Just as the quatrain implies that citations of the law, given its partiality, should arouse suspicion, I argue that invocations of origins call for caution. It is easy enough to reify, even deify, the origin, including the common. In the above discussion, for example, even as there is plenty of evidence to indicate that the law is indeed partial, does this mean that the common is exempt from law, or that it does not have its own laws, if different in kind? The common may precede law as currently established, as we know it, but is the common necessarily a state without law, the opposite of law, i.e. an anarchic state? This proposition implies that the solution to the partiality of the law is the abolition of law. Are these the only options? Is the choice, in other words, necessarily between law and anarchy?
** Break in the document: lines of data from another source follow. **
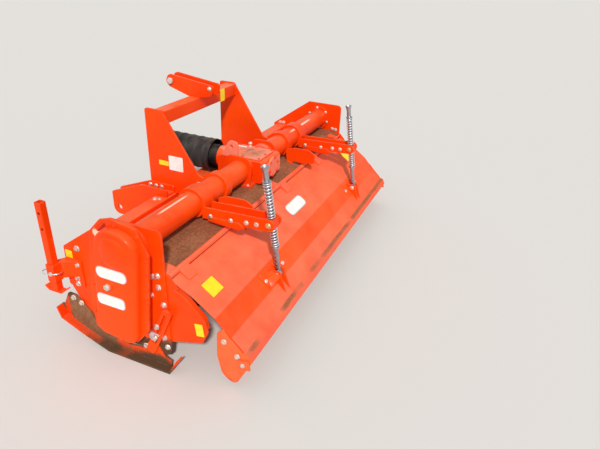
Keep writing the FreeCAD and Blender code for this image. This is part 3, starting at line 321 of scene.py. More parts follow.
def hexagon_bolt():
    """A bolt head of 19 mm across the flats on its washer, with their upper edges rounded."""
    washer_thick = 0.0025
    parts = []
    for sides, radius, low, height, edge, segments in (
        (20, 0.0145, 0, washer_thick, 0.0007, 1),
        (6, 0.011, washer_thick, 0.0075, 0.0014, 2),
    ):
        bpy.ops.mesh.primitive_cylinder_add(
            vertices=sides, radius=radius, depth=height, location=(0, 0, low + height / 2)
        )
        part = bpy.context.object
        bpy.ops.object.transform_apply(location=True)
        pick(part, lambda spot: spot.z > low + height * 0.9, "EDGE")
        bpy.ops.mesh.bevel(offset=edge, segments=segments)
        done_editing()
        parts.append(part)
    only(*parts)
    bpy.ops.object.join()
    return bpy.context.object


def plated_steel(name, colour, dirt=0.3, roughness=0.32):
    """Zinc plated or bare steel, a little clouded, with dust and dried soil in patches."""
    finish, shader, spot = new_finish(name)
    cloudy = grain(spot, 38, 5)
    fine = grain(spot, 160, 6, 0.7)
    tint = layer(ramp(cloudy, 0.3, 0.7), colour, tuple(c * 0.78 for c in colour))
    grime = times(ramp(grain(spot, 21, 6, 0.65), 0.46, 0.68), dirt)
    feed(shader.inputs["Base Color"], layer(grime, tint, FIELD_DUST))
    bare = count("SUBTRACT", 1, times(grime, 1.2))
    feed(shader.inputs["Metallic"], bare)
    rough = plus(roughness, times(grime, 0.5))
    rough = plus(rough, times(cloudy, 0.14))
    feed(shader.inputs["Roughness"], rough)
    rim = wire(finish.node_tree, "Bevel", {"Radius": 0.0008}, samples=4)
    uneven(shader, 0.35, 0.0006, fine, rim)
    return finish


bolt = hexagon_bolt()
bolt_zinc = plated_steel("bolt_zinc", (0.93, 0.91, 0.85), dirt=0.28, roughness=0.40)


def bolts(places, name, finish=bolt_zinc, body="frame"):
    """Copies of the bolt at each place, each with a mesh of its own, joined into one piece."""
    copies = []
    for matrix in places:
        copy = bolt.copy()
        copy.data = bolt.data.copy()
        copy.data.transform(matrix)
        bpy.context.collection.objects.link(copy)
        copies.append(copy)
    only(*copies)
    bpy.ops.object.join()
    settle(name, finish, body)


def both_sides(rows):
    """Places on the machine's two sides. Each row gives x, y and z on the right side, which way
    the bolt faces (1 outwards, -1 inwards, 0 up), its size and its roll."""
    places = []
    for side in (-1, 1):
        for x, y, z, way, size, roll in rows:
            towards = (side * way, 0, 0) if way else (0, 0, 1)
            places.append(facing((side * x, y, z), towards, size, roll))
    return places


plate_face, plate_inside = 1.060, 1.050
outer_bolts = both_sides([
    (plate_face, 0.244, 0.490, 1, 1.0, 0), (plate_face, -0.143, 0.466, 1, 1.0, 0.7),
    (plate_face, -0.170, 0.474, 1, 1.0, 1.4), (plate_face, -0.170, 0.418, 1, 1.0, 2.1),
    (plate_face, -0.129, 0.369, 1, 1.0, 2.8),
])
bolts(outer_bolts, "plate_bolts")
inner_bolts = both_sides([
    (plate_inside, 0.272, 0.492, -1, 0.9, 0), (plate_inside, 0.244, 0.494, -1, 0.9, 1),
    (plate_inside, -0.150, 0.508, -1, 0.9, 2), (plate_inside, -0.176, 0.504, -1, 0.9, 3),
])
bolts(inner_bolts, "plate_inner_bolts")


def sticker_vinyl(name, colour, soiling=0.25):
    """Printed vinyl, left blank: one colour, faded in clouds, scuffed and a little dusty."""
    finish, shader, spot = new_finish(name)
    cloudy = ramp(grain(spot, 30, 6), 0.3, 0.75)
    tint = layer(cloudy, colour, tuple(c * 0.86 for c in colour))
    overlay = times(ramp(grain(spot, 90, 7, 0.7), 0.52, 0.74), soiling)
    feed(shader.inputs["Base Color"], layer(overlay, tint, FIELD_DUST))
    rough = plus(0.36, times(overlay, 0.8))
    feed(shader.inputs["Roughness"], rough)
    return finish


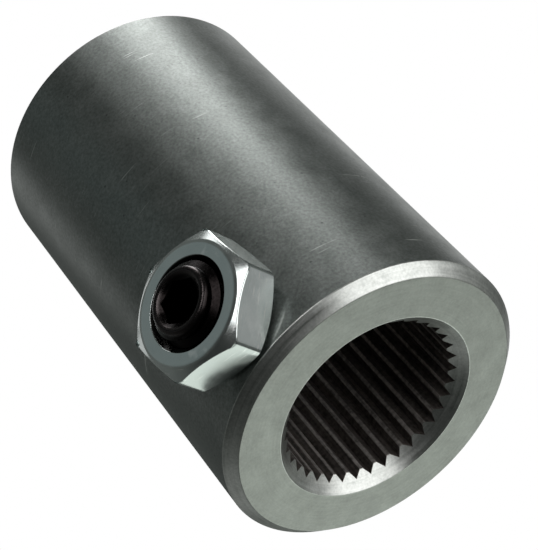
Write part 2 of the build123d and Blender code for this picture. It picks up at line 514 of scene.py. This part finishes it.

Moreover, as the quatrain itself acknowledges in its double use of the term “goose,” there are also problems with the means by which restoration is attained. In the quatrain, restoration is predicated on reversal, in which the subordinated subject, in the struggle against the dominant (the greater villain whose dominance is instituted in law), does the same thing as the original offense (the theft, the enclosure), if on a smaller scale, for a longer time. This is perhaps predictable. In the move backwards, the subject that aims to restore the origin, reified as the ideal state, does the same things (as goose) as the subject (the greater villain) pointed to as the original offender. The hope, it would seem, is that, somehow, through the same actions—but this time against the offender—or through imitation of the logic that disrupted the ideal state—but in reverse—a wrong could right a previous wrong, the primal wrong, and return things to the time before the offense, restore the origin (the common). Whereas the previous possibility implied by the quatrain (anarchism) seems all too radically different from the problem, this (imitation), it would seem, gets too close. In what does a more precise response consist, a response resistant yet organic, organic without losing its resistance?
Linebaugh, Peter. Stop, Thief!: The Commons, Enclosures, and Resistance. Oakland, CA: PM P, 2014. Print.